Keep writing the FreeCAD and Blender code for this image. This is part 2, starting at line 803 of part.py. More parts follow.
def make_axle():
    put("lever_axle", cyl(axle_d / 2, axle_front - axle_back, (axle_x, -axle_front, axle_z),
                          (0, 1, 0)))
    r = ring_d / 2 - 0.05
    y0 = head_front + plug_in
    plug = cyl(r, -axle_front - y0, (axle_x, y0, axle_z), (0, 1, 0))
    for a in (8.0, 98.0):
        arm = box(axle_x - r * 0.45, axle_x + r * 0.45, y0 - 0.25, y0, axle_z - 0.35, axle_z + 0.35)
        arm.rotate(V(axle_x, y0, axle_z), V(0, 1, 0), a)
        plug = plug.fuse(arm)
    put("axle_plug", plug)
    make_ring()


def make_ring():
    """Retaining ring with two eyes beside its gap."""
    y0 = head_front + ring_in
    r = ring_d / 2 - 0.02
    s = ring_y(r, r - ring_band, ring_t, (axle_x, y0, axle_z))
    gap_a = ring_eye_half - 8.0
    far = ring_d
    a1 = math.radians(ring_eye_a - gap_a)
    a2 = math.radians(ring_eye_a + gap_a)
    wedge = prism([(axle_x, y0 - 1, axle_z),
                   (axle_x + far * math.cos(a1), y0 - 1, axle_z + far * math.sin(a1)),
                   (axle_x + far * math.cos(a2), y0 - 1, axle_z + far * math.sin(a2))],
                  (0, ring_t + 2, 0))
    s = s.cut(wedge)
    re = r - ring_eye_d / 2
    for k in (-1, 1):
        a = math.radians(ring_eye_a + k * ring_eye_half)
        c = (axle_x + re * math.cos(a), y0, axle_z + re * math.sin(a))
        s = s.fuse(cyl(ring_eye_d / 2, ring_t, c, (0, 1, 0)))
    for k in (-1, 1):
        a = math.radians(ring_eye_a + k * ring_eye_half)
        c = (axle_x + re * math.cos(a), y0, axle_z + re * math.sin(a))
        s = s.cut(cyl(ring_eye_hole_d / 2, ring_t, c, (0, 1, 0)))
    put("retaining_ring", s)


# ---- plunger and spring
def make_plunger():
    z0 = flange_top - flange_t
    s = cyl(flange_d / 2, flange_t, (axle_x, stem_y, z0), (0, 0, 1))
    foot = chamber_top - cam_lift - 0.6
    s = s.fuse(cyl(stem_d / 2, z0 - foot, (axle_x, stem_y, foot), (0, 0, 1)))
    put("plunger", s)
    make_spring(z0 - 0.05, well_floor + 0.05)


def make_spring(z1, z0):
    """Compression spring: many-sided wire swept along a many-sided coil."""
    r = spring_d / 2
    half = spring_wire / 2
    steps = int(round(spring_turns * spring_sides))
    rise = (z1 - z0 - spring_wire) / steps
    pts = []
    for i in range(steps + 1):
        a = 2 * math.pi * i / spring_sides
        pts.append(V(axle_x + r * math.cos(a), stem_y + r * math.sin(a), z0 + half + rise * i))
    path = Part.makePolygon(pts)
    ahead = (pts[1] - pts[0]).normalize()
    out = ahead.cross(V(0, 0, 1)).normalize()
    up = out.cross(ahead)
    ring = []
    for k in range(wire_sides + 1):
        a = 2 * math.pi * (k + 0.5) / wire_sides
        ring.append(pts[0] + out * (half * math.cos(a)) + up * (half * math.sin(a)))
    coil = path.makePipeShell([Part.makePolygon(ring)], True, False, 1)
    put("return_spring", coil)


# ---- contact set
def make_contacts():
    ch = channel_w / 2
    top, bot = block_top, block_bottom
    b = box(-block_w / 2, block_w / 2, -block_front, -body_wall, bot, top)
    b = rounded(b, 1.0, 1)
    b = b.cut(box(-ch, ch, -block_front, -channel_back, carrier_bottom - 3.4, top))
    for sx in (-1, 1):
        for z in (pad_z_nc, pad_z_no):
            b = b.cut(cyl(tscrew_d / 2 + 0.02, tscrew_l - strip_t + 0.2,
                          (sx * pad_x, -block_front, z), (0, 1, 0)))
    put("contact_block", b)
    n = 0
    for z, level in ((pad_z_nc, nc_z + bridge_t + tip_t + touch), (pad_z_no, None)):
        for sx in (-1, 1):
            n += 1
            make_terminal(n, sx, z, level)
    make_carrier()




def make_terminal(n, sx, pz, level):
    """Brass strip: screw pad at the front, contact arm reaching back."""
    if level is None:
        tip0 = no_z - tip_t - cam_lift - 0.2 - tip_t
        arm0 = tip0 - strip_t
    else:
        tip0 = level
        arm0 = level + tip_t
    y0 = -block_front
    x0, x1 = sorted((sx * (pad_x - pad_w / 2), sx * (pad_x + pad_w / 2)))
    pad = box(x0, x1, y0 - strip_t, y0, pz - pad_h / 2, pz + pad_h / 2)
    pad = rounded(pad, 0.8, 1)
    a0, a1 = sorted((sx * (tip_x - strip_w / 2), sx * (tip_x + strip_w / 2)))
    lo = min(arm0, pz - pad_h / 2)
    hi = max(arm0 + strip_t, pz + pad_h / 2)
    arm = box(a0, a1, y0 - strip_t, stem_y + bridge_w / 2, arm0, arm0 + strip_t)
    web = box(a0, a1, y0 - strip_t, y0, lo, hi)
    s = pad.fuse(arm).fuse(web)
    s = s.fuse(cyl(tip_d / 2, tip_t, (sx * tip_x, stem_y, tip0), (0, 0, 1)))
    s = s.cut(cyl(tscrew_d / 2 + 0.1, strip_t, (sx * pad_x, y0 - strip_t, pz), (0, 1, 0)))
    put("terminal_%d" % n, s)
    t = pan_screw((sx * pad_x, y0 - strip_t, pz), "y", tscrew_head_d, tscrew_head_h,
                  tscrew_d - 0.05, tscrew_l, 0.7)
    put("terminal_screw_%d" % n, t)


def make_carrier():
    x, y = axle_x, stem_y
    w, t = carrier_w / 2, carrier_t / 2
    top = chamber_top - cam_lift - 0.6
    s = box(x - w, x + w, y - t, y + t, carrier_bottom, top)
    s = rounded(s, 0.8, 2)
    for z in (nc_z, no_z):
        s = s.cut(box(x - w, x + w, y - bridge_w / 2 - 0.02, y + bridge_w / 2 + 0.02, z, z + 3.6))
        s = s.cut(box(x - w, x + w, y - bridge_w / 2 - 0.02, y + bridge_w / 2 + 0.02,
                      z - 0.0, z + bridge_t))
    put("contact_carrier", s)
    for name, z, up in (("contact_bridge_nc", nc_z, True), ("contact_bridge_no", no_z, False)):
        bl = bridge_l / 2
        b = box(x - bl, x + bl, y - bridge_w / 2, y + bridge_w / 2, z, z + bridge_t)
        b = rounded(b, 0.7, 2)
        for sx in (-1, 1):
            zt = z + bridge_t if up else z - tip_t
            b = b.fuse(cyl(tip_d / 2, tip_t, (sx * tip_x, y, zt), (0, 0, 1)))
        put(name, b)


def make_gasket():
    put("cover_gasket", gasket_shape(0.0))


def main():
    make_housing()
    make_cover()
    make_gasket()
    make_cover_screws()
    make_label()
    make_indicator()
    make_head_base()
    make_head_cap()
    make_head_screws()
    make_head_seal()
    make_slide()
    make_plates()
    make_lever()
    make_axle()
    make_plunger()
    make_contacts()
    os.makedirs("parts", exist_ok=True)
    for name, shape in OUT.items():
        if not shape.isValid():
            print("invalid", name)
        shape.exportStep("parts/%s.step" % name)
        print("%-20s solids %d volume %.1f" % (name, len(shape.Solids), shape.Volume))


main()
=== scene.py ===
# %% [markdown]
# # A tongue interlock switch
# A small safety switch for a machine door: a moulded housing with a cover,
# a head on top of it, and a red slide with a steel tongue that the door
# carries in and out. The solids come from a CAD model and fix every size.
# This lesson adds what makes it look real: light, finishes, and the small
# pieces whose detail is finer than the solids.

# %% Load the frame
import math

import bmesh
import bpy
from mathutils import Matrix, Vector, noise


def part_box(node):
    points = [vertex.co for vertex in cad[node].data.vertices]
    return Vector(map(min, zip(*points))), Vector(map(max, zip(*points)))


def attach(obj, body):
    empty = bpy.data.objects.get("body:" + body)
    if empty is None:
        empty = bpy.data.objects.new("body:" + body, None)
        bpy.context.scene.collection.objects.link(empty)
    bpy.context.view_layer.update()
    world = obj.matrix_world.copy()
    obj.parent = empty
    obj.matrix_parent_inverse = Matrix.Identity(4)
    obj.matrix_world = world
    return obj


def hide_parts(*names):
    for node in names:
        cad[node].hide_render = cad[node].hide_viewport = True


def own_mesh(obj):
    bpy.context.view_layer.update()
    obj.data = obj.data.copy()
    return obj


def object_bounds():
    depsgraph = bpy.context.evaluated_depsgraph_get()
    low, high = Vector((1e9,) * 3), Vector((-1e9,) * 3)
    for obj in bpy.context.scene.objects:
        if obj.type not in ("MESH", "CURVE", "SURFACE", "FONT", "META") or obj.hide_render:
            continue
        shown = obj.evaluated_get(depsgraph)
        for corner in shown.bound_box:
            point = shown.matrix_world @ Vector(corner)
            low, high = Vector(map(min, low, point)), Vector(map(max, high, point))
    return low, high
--
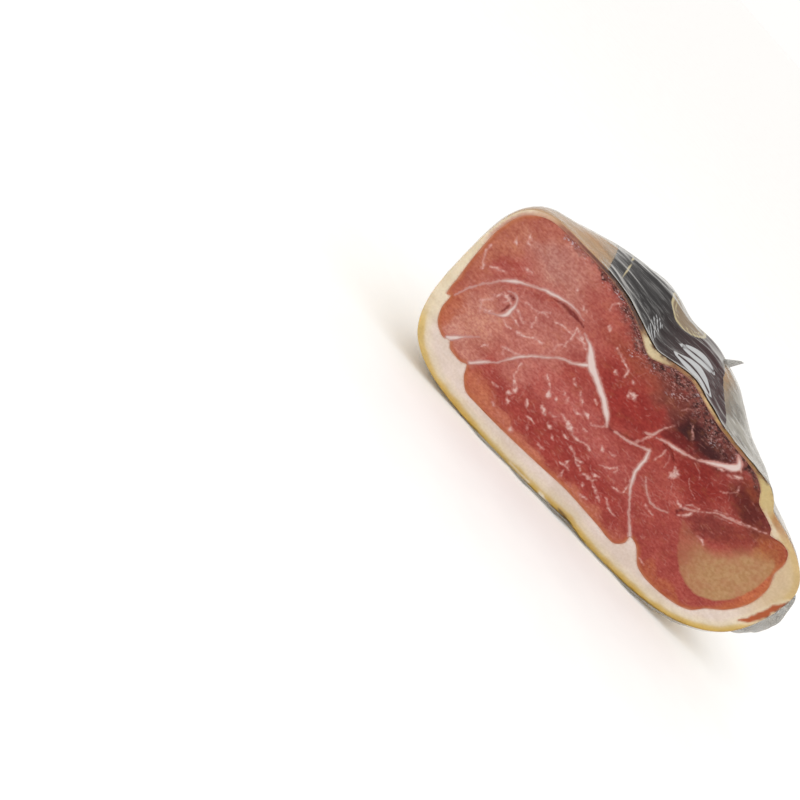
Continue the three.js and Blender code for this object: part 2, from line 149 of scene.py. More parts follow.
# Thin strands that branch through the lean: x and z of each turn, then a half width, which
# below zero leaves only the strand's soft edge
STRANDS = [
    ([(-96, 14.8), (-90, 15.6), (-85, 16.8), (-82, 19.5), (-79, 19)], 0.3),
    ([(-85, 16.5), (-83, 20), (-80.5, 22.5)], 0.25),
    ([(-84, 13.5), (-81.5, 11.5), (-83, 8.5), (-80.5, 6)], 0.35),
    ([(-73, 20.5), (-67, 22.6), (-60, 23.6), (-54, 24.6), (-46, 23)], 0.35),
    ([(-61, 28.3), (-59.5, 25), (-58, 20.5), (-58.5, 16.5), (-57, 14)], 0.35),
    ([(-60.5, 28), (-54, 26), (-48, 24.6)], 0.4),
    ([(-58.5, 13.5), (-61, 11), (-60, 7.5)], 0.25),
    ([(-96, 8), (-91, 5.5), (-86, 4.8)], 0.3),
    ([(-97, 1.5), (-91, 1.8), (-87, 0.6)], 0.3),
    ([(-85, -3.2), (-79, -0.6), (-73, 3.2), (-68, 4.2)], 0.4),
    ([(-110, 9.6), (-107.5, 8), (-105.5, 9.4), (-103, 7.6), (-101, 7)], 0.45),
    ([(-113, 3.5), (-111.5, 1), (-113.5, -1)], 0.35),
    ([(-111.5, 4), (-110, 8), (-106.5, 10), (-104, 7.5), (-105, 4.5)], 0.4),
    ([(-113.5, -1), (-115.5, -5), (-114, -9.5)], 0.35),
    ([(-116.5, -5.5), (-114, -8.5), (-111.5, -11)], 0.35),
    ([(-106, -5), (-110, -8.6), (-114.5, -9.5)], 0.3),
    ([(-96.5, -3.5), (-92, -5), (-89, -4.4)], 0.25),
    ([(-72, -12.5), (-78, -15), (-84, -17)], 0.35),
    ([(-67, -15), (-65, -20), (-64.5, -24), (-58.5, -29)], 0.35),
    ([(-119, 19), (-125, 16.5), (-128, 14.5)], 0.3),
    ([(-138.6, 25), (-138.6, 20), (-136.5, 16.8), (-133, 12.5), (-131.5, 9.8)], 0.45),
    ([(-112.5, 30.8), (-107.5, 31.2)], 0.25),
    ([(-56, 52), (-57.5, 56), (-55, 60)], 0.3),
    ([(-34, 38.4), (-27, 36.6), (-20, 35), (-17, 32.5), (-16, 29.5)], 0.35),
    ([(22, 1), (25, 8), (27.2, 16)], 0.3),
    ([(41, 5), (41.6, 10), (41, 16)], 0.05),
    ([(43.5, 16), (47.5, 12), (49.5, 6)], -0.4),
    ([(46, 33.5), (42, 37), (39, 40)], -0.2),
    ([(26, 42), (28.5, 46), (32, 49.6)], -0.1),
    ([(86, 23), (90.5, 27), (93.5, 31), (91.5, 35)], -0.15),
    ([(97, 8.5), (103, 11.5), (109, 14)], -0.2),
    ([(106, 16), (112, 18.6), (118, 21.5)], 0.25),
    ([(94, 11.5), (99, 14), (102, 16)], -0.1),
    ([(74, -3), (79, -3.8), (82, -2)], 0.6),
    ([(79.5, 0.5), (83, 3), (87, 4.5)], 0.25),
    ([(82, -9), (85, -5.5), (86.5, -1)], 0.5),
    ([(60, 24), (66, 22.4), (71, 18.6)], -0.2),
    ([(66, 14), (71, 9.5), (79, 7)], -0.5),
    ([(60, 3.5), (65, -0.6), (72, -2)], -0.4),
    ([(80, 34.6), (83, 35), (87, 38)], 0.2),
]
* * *
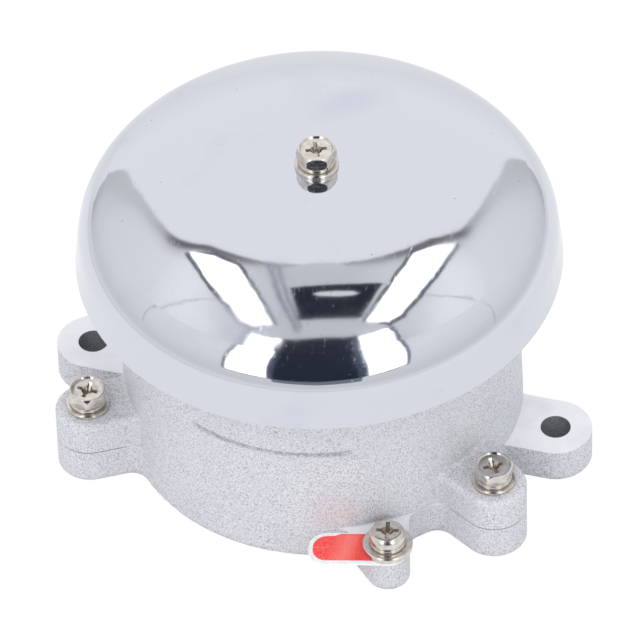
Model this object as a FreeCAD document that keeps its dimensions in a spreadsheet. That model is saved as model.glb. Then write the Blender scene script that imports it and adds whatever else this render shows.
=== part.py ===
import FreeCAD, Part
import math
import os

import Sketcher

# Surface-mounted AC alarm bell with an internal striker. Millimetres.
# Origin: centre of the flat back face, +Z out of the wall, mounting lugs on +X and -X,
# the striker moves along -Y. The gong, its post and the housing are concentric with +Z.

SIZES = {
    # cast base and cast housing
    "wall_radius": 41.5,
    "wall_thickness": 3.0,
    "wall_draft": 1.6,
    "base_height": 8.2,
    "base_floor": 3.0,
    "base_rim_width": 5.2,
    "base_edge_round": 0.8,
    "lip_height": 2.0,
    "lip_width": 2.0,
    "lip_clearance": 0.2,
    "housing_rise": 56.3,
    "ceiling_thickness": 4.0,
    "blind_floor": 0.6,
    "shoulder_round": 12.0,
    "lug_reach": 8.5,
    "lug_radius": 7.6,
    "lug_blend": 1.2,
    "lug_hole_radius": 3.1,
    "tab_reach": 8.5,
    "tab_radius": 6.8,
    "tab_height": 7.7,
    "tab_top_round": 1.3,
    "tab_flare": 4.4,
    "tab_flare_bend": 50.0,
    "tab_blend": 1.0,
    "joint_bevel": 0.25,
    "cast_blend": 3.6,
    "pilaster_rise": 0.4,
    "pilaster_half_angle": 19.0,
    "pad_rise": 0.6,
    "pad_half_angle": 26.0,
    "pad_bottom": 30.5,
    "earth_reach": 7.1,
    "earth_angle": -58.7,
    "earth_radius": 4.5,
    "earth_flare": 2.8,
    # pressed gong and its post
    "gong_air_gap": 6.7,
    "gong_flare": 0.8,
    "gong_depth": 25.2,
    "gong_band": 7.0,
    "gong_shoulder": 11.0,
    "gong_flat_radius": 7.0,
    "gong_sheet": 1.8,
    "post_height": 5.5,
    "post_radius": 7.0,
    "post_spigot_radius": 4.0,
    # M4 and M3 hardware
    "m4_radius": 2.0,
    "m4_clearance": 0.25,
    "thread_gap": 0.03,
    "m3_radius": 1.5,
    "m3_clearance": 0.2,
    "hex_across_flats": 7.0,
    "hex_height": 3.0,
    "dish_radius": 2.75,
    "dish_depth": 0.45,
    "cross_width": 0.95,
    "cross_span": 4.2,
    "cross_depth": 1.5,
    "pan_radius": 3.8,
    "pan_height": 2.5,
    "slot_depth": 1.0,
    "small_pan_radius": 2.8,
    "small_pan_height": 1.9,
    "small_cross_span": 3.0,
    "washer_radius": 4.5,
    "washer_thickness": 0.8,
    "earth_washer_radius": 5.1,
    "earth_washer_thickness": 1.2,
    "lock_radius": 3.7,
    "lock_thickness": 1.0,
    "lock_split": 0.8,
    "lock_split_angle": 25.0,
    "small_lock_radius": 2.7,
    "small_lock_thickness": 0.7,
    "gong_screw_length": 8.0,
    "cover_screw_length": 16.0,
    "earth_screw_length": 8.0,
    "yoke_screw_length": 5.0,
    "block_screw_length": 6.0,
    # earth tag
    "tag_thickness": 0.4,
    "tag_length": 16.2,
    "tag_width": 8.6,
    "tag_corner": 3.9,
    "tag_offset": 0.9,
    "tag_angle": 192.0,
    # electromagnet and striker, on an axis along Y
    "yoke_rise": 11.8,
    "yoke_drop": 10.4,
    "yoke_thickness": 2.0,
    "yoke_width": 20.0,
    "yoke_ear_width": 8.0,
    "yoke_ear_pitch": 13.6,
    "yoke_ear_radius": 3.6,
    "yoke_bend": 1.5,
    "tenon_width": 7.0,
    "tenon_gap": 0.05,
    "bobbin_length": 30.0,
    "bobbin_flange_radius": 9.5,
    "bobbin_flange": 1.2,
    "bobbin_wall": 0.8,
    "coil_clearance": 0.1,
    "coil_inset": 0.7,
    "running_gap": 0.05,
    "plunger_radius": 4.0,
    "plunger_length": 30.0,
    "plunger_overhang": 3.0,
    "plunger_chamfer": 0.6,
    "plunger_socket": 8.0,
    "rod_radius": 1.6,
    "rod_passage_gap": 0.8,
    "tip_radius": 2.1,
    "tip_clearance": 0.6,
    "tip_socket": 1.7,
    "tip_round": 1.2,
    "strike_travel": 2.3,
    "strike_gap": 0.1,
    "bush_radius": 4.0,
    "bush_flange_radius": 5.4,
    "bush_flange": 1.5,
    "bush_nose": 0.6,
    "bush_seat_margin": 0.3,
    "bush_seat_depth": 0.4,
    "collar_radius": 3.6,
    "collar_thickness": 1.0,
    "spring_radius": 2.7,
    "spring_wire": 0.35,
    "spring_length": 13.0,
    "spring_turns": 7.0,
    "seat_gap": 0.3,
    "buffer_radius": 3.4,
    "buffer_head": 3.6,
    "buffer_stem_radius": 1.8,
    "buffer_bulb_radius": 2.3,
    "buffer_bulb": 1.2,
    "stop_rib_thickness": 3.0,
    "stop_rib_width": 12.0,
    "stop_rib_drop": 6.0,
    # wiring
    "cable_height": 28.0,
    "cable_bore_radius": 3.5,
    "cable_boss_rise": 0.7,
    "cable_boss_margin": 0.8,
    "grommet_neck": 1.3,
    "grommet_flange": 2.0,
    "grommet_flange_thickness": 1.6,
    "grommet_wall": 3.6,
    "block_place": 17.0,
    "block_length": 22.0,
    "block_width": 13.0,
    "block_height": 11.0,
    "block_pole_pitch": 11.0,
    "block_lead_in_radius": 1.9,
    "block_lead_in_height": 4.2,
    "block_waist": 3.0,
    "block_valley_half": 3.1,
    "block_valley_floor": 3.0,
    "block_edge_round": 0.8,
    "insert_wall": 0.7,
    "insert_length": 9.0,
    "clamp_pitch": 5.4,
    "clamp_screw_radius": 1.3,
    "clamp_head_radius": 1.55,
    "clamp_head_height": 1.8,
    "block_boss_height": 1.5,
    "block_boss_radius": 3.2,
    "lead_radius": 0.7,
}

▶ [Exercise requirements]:
Return exactly, and only, the lines from the one containing "world = obj.matrix_world.copy()" down to the one containing "for node in", with both of those lines included.

▶ [Written solution]:
    world = obj.matrix_world.copy()
    obj.parent = empty
    obj.matrix_parent_inverse = Matrix.Identity(4)
    obj.matrix_world = world
    return obj


def hide_parts(*names):
    for node in names:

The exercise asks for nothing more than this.